### EXERCISE DETAILS:
Find out how many lines of the material contain the string "frame" and give only that figure.

### GIVEN DATA:
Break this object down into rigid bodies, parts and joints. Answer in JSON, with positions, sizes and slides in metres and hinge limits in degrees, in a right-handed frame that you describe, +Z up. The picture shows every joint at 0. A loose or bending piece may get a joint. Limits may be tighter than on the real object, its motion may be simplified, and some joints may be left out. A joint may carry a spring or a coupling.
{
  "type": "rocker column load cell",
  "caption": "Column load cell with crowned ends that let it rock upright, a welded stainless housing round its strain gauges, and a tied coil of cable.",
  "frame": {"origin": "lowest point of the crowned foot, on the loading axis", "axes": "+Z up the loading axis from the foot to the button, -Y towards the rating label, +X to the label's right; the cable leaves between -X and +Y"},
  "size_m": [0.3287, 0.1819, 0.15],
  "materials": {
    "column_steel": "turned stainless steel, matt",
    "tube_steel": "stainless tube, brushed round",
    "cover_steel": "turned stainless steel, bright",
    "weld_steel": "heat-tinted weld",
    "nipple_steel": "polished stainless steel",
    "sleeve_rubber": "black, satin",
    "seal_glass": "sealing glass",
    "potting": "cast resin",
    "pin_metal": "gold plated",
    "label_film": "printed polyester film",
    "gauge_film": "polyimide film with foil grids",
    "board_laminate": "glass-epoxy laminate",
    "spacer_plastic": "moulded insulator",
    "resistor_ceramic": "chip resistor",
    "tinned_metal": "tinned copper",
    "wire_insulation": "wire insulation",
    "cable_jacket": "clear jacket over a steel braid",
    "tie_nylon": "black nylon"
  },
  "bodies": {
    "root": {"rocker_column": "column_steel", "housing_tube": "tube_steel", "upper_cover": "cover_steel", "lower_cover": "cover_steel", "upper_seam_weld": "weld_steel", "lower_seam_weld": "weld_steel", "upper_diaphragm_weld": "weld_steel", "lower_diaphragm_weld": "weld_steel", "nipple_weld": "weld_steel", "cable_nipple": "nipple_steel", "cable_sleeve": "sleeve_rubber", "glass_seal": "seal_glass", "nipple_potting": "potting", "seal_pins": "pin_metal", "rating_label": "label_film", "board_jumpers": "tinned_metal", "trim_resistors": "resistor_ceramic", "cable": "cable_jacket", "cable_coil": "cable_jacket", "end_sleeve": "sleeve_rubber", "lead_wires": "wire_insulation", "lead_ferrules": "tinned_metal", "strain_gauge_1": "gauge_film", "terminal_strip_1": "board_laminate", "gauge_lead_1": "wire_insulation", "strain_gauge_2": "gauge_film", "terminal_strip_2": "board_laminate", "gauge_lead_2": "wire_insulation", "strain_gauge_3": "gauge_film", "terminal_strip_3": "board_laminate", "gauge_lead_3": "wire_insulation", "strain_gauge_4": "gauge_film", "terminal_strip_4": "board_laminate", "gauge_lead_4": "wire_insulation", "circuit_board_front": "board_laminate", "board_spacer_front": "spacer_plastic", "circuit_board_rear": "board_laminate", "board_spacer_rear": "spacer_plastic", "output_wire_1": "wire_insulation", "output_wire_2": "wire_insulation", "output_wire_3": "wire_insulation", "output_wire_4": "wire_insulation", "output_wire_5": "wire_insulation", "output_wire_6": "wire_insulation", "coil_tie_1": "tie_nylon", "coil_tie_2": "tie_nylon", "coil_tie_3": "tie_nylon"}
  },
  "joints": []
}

### OUTPUT OF THE TASK:
2